45. Force est de constater qu'il n'est pas démontré que l'affirmation selon laquelle la présence des cristaux de céramique agit de manière permanente et que l'imprégnation de principes actifs perdure au-delà de 30 lavages des leggings est mensongère. Surtout, ces allégations n'apparaissent pas susceptibles d'altérer de manière substantielle le comportement économique d'un consommateur normalement informé et raisonnablement attentif et avisé à l'égard des leggings commercialisés par la société Lanaform, ce consommateur étant habitué, dans le secteur des cosmétiques, aux commentaires excessivement laudatifs.
46. Les demandes de la société Skin'Up fondées sur les pratiques commerciales trompeuses sont donc rejetées.
47. Partie perdante au sens de l'article 696 du code de procédure civile, la société Skin'up supportera les dépens et sera condamnée à payer à la société Lanaform la somme de 60.000 euros par application des dispositions de l'article 700 du code de procédure civile.

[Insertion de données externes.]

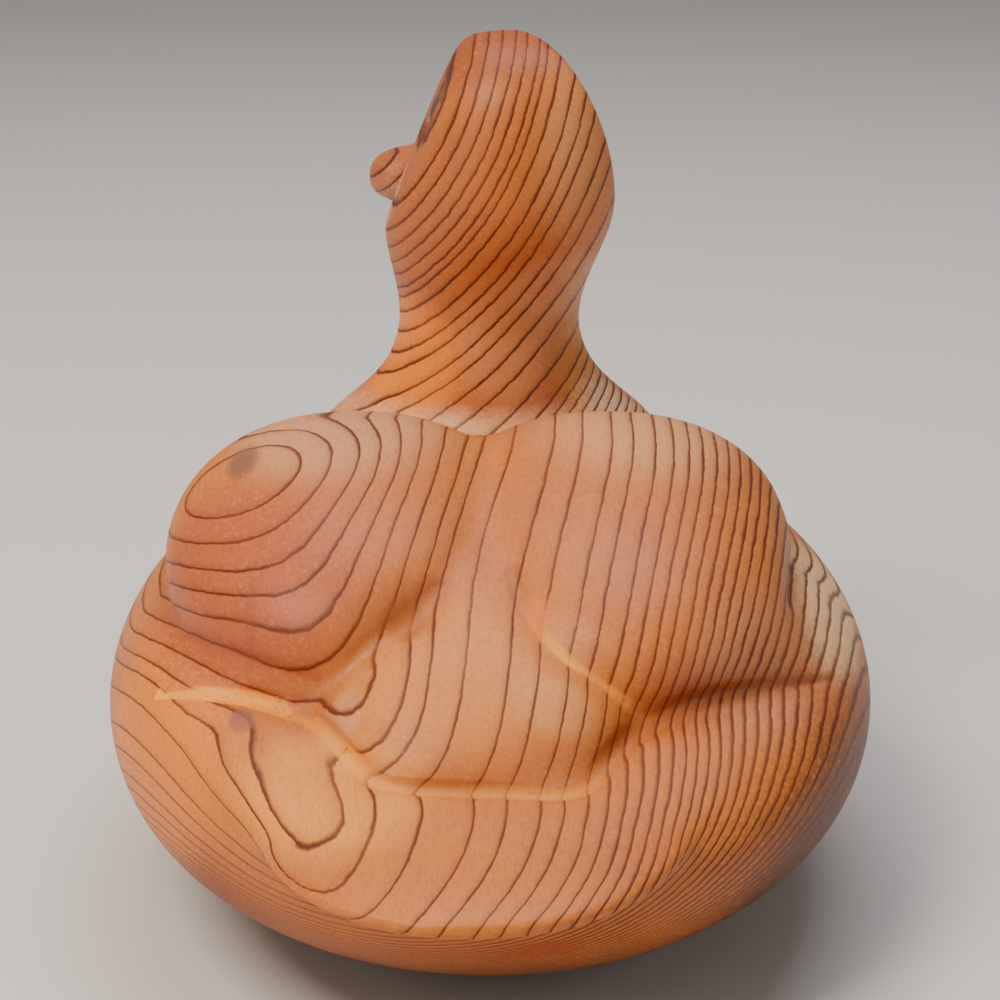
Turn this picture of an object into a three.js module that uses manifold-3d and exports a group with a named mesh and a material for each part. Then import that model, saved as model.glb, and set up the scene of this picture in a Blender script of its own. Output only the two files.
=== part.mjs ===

48. Nécessaire et compatible avec la nature de la décision, il y a lieu d'en ordonner l'exécution provisoire conformément aux dispositions de l'article 515 du code de procédure civile dans sa version applicable au présent litige eu égard à la date de l'assignation, sauf en ce qui concerne la transcription au RNB (article L. 613-27 du code de la propriété intellectuelle).
PAR CES MOTIFS,
LE TRIBUNAL,
DÉCLARE NULLES les revendications 1, 7 et 8 du brevet français FR 2 999 613 de la société Skin'Up;
DIT que la présente décision, une fois passée en force de chose jugée, sera transmise à l'INPI, à l'initiative de la partie la plus diligente aux fins d'inscription au registre national des brevets ;
REJETTE les demandes de la société Skin'Up fondées sur la contrefaçon du brevet FR 2 999 613 et sur des pratiques commerciales trompeuses ;
CONDAMNE la société Skin'Up aux dépens ;
CONDAMNE la société Skin'Up à payer à la société Lanaform la somme de 60 000 par application des dispositions de l'article 700 du code de procédure civile ;
ORDONNE l'exécution provisoire de la présente décision sauf en ce qui concerne la transcription au RNB.
Fait et jugé à Paris le 25 mai 2023.